Universities are not easy to run. Administrators are constantly under pressure to make ends meet. To balance the budget sheet they must pay thousands of salaries, manage millions of dollars in infrastructure, fundraise, lobby and beg to pay for it all. In an age of austerity, this is unimaginably harder. All this considered, to make the budget work, should the administration be squeezing SSMU for every last penny? I say no.
Between cutting paycheques and writing letters to bureaucrats and donors, sometimes the administrators need to pay attention to students. Most universities leave it up to students to collectively organize in student-run spaces. They allow students to collectively levy a fee, and create a union which runs services and funds clubs. In the best of times, these unions are the centre of student life—a fond memory for alumni and a pull for potential students. They run essential services like childcare for young parents seeking an education and a stable future, and student clubs for marginalized students seeking a safe, familiar, and comfortable space. Although our dear SSMU isn’t omnipresent—and thankfully so—it provides great happiness and stability to many students, and by extension makes everyone’s lives better, including those of the admin. So what’s the problem?

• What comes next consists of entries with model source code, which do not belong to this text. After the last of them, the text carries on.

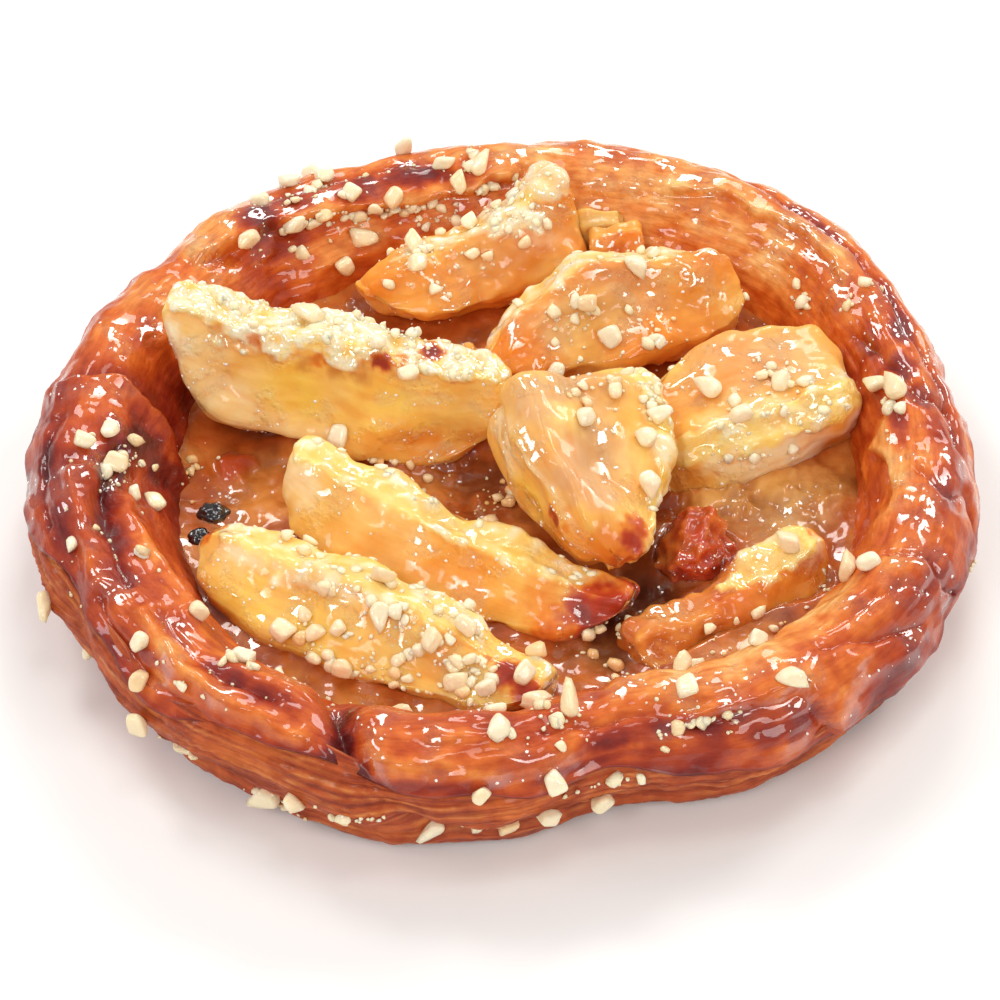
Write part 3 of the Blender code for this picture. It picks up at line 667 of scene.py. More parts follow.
def makeRim():
    around = np.linspace(-180, 180, crust["around"], endpoint=False)
    fine, smooth = caseProfile()
    start = skinStart(around)
    share = np.linspace(0, 1, crust["rimAcross"])
    along = start[:, None] + (fine[-1] - start[:, None]) * share[None, :]
    inset = np.interp(along, fine, smooth[:, 0])
    height = np.interp(along, fine, smooth[:, 1])
    direction = np.broadcast_to(around[:, None], inset.shape)
    bare = shapeCase(direction, inset, height)
    turn = turnOf(inset, height)
    relief = rimRelief(bare, direction, turn) * easeBetween(0.021, 0.0165, inset)
    lip = crust["skinEdge"] * np.exp(-(along - start[:, None]) / 0.0012)
    grid = shapeCase(direction, inset, height, relief + lip)
    baked = bakedAndShadedRim(grid, direction, turn, relief)
    baked = baked + 0.30 * np.exp(-(along - start[:, None]) / 0.0006)
    tint = rampColour(bakedColours, baked)
    more = sumOfBumps(direction, crust["wetter"]) * easeBetween(125, 95, turn)
    clusters = easeBetween(0.04, 0.26, grain(grid, 0.0065, 61) + more)
    clusters = clusters * easeBetween(-0.35, 0.15, grain(grid, 0.0024, 63))
    sticky = clusters * easeBetween(-10, 20, turn) * easeBetween(165, 120, turn)
    rings = closingRings(around, crust["rimClosing"])
    lastInset = np.interp(start, fine, smooth[:, 0]) + 0.0016
    rings.append(shapeCase(around, lastInset, np.interp(start, fine, smooth[:, 1])))
    sticky = np.concatenate([sticky, np.zeros((len(around), len(rings)))], 1)
    run = roundRun(direction, turn * acrossDegree, 0.0036, 0.00065)
    mesh = gridMesh("pastry_rim", np.concatenate([grid, np.stack(rings, 1)], 1), closedAcross=True)
    setTint(mesh, throughRings(tint, rings))
    setNumber(mesh, "sticky", sticky)
    setNumber(mesh, "sugarAndGlints", sticky)
    setRun(mesh, throughRings(run, rings))
    mesh.materials.append(makeFood("glazedPastry"))
    return addPiece("pastry_rim", mesh)


def makeBase():  # the bare, layered outer side, the flat underside and the floor under the cream
    around = np.linspace(-180, 180, crust["around"], endpoint=False)
    fine, smooth = caseProfile()
    top = skinStart(around) + 0.0022
    share = np.linspace(0, 1, crust["baseAcross"])
    along = top[:, None] * share[None, :]
    inset = np.interp(along, fine, smooth[:, 0])
    height = np.interp(along, fine, smooth[:, 1])
    direction = np.broadcast_to(around[:, None], inset.shape)
    under = easeBetween(0.0004, -0.0012, along - skinStart(around)[:, None])
    bare = shapeCase(direction, inset, height)
    relief = layerRelief(bare, direction, height) * easeBetween(0.0001, 0.0022, height) * under
    grid = shapeCase(direction, inset, height, relief, sunk=0.0004 * (1 - under))
    run = alongRim(direction, height)
    layers = grain(run, (0.014, 0.00070, 1.0), 4) + 0.5 * grain(run, (0.006, 0.00032, 1.0), 6)
    tint = plainColour("layerTan", grid)
    tint = mixColours(tint, paint["layerDark"], 0.70 * easeBetween(0.05, 0.6, layers))
    tint = mixColours(tint, paint["layerPale"], 0.65 * easeBetween(0.05, 0.6, -layers))
    tint = mixColours(tint, paint["crustBrown"], 0.55 * easeBetween(0.1, 0.5, grain(grid, 0.009, 71)))
    tint = mixColours(tint, paint["layerDark"], easeBetween(0.0024, 0.0005, height))
    rings = closingRings(around, crust["baseClosing"])
    grid = np.concatenate([grid, np.stack(rings, 1)], 1)
    mesh = gridMesh("pastry_base", grid, capStart=True, capEnd=True)
    setTint(mesh, throughRings(tint, rings))
    setRun(mesh, throughRings(roundRun(direction, height, 0.0120, 0.00050), rings))
    mesh.materials.append(makeFood("bareLayers"))
    return addPiece("pastry_base", mesh)


# the apple slices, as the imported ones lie, and their looks

level = (0, 0, 0, 0, 0)
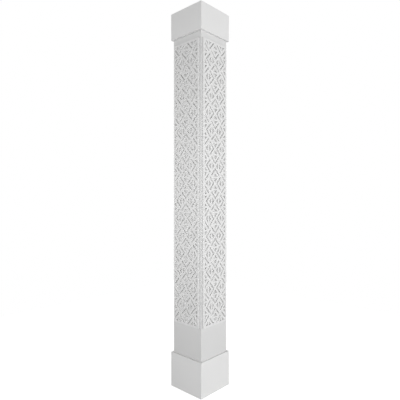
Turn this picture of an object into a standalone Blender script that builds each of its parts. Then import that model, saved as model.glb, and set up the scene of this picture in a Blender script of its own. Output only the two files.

The administration has been charging SSMU a ridiculous, almost debilitating amount of rent for the Shatner building. Read the past budgets on the SSMU website; hundreds of thousands of dollars [Ed. note: $210,000.00 in 2011-2012] have been sucked out of SSMU’s meagre budget for rent (one of the lowest budgets of any student union) into the dwindling coffers of McGill. While it is understandable that McGill needs money, it is wrong to take it from students. At this moment, our SSMU execs and the admin are in confidential negotiations to decide on the terms of the lease.
SSMU shouldn’t be praised by students in its handling of the lease. It hasn’t been doing the best job raising awareness about the most important issue facing its existence. Whereas it should be making public demands, staging rallies, and writing to alumni, the execs sit and quietly negotiate. Most students have no idea that SSMU’s ability to function is at stake. Almost none know about the negotiations and fewer, not even me, can name what our core demands are.
The lease is the sacred, long term document which decides how much SSMU will have to pony up to exist. Other universities charge basically nothing to their student unions. So should McGill.